The election was over, again.

But that didn’t stop the Trump campaign’s plans around the fake electors, who by this point had no colorable claim to being the “duly elected and qualified” presidential electors for the state of Wisconsin. Troupis had assured in his December memo that “voting by an alternate slate of electors is unproblematic” in the state of Wisconsin because they need only “meet at the state capitol” and “any absent elector may readily be replaced.” But he said nothing about how the Biden electors had already been certified more than a week earlier. Nor did he caution that the “alternate” electors in Wisconsin really ought to qualify their “certification” by saying, as electors in Pennsylvania did, that they would only be the true electors if a court were to so rule. He also knew at the time he drafted his memo that the Wisconsin Supreme Court, per his own request for an expedited ruling, likely would confirm the state’s results before the electors met, which is again precisely what happened.

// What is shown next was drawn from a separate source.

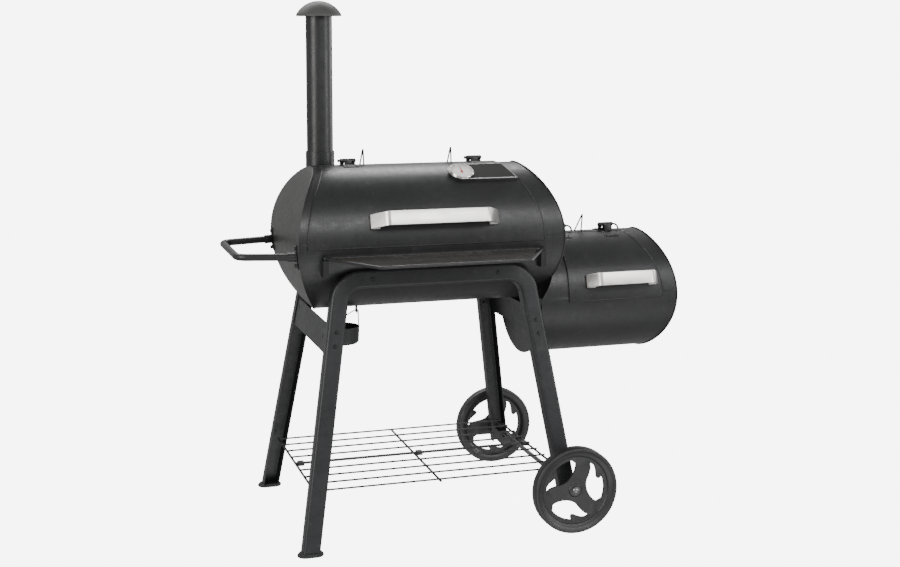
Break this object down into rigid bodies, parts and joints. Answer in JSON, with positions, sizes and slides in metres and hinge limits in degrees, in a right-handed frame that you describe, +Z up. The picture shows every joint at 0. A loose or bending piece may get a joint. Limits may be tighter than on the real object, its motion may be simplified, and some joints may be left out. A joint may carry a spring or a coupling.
{
  "type": "offset charcoal smoker",
  "caption": "Offset charcoal smoker: cylindrical cooking chamber and firebox with hinged lids, chimney, splayed stand on feet and wheels, lower wire shelf and front mesh shelf.",
  "frame": {"origin": "middle of the whole object's outline seen from above, on the floor", "axes": "+X from the handle end to the firebox end, +Y from the front to the back, +Z up"},
  "size_m": [1.2154, 0.6872, 1.3526],
  "materials": {
    "black_paint": "satin",
    "end_plate_paint": "satin",
    "cap_paint": "matte",
    "handle_steel": "satin",
    "zinc_steel": "satin",
    "pin_steel": "satin",
    "grate_steel": "satin",
    "axle_steel": "satin",
    "bright_trim": "gloss",
    "stem_steel": "satin",
    "dial_white": "matte",
    "needle_red": "gloss",
    "mesh_steel": "satin",
    "wheel_plastic": "satin",
    "clip_plastic": "matte",
    "wire_paint": "satin"
  },
  "bodies": {
    "smoker": {"cooking_chamber": "black_paint", "left_end_plate": "end_plate_paint", "right_end_plate": "end_plate_paint", "grate_rails": "black_paint", "cooking_grates": "grate_steel", "chimney_collar": "black_paint", "chimney_pipe": "black_paint", "grease_drain": "black_paint", "lid_stops": "black_paint", "hinge_base_leaves": "black_paint", "hinge_pins": "pin_steel", "side_handle": "black_paint", "side_handle_flanges": "black_paint", "front_shelf_brackets": "black_paint", "firebox_body": "black_paint", "firebox_left_plate": "black_paint", "firebox_right_plate": "end_plate_paint", "charcoal_grate": "grate_steel", "air_slider_rails": "black_paint", "front_beam": "black_paint", "rear_beam": "black_paint", "front_left_elbow": "black_paint", "front_right_elbow": "black_paint", "rear_left_elbow": "black_paint", "rear_right_elbow": "black_paint", "front_left_leg": "black_paint", "front_right_leg": "black_paint", "rear_left_leg": "black_paint", "rear_right_leg": "black_paint", "left_feet": "black_paint", "left_side_plate": "black_paint", "right_side_plate": "black_paint", "frame_screws": "zinc_steel", "axle": "axle_steel", "axle_fittings": "axle_steel", "bottom_shelf_front": "wire_paint", "bottom_shelf_rear": "wire_paint", "bottom_shelf_clips": "clip_plastic"},
    "chamber_lid": {"chamber_lid": "black_paint", "chamber_lid_handle": "handle_steel", "chamber_handle_screws": "zinc_steel", "chamber_hinge_leaves": "black_paint", "thermometer_case": "black_paint", "thermometer_stem": "stem_steel", "thermometer_dial": "dial_white", "thermometer_bezel": "bright_trim", "badge_trim": "bright_trim"},
    "needle": {"thermometer_needle": "needle_red"},
    "firebox_lid": {"firebox_lid": "black_paint", "firebox_lid_handle": "handle_steel", "firebox_handle_screws": "zinc_steel", "firebox_hinge_leaves": "black_paint"},
    "chimney_cap": {"chimney_cap": "cap_paint"},
    "front_wheel": {"front_wheel": "wheel_plastic"},
    "rear_wheel": {"rear_wheel": "wheel_plastic"},
    "air_slider": {"air_slider": "black_paint"},
    "grease_cup": {"grease_cup": "black_paint", "grease_bail": "zinc_steel"},
    "front_shelf": {"front_shelf_frame": "black_paint", "front_shelf_mesh": "mesh_steel"}
  },
  "joints": [
    {"name": "chamber_lid_hinge", "type": "hinge", "parent": "smoker", "child": "chamber_lid", "pos_m": [-0.10665, 0.0385, 0.942], "axis": [-1, 0, 0], "range_deg": [0, 100]},
    {"name": "thermometer_needle_turn", "type": "hinge", "parent": "chamber_lid", "child": "needle", "pos_m": [-0.00765, -0.07164, 0.91603], "axis": [0, -0.4695, 0.8829], "range_deg": [-120, 120]},
    {"name": "firebox_lid_hinge", "type": "hinge", "parent": "smoker", "child": "firebox_lid", "pos_m": [0.36335, 0.0045, 0.7516], "axis": [-1, 0, 0], "range_deg": [0, 112]},
    {"name": "chimney_cap_slide", "type": "slide", "parent": "smoker", "child": "chimney_cap", "axis": [0, 0, 1], "range_m": [-0.012, 0.02]},
    {"name": "front_wheel_turn", "type": "hinge", "parent": "smoker", "child": "front_wheel", "pos_m": [0.22835, -0.2901, 0.1124], "axis": [0, 1, 0], "continuous": true},
    {"name": "rear_wheel_turn", "type": "hinge", "parent": "smoker", "child": "rear_wheel", "pos_m": [0.22835, 0.3271, 0.1124], "axis": [0, 1, 0], "continuous": true},
    {"name": "air_slider_slide", "type": "slide", "parent": "smoker", "child": "air_slider", "axis": [0, 1, 0], "range_m": [0, 0.02]},
    {"name": "grease_cup_swing", "type": "hinge", "parent": "smoker", "child": "grease_cup", "pos_m": [-0.26765, 0.0185, 0.549], "axis": [1, 0, 0], "range_deg": [-25, 25]},
    {"name": "front_shelf_lift", "type": "slide", "parent": "smoker", "child": "front_shelf", "axis": [0, 0, 1], "range_m": [0, 0.035]}
  ]
}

In sum, Troupis appeared to be so driven to ensure that the Wisconsin false slate of electors be ready to go on January 6 when the counting in Congress began that he ignored Wisconsin law, his own legal team’s research and memo, and the Wisconsin Supreme Court by advising the “alternate” slates nevertheless to convene and send Congress their fake certificates. Moreover, he extended this twisted ploy to other states, researching the procedural requirements for convening electors without regard to the stone-cold fact that the electors were entirely illegitimate in each of the other states, too. (It isn’t clear why or at whose direction Troupis was involved with researching the procedural requirements for other states’ electors.)

The actions by GOP “electors” in Wisconsin and those who advised them is now the subject of requests for further investigations by the Milwaukee County District Attorney, the state Attorney General, the Wisconsin Elections Commission, and the Wisconsin Office of Lawyer Regulation.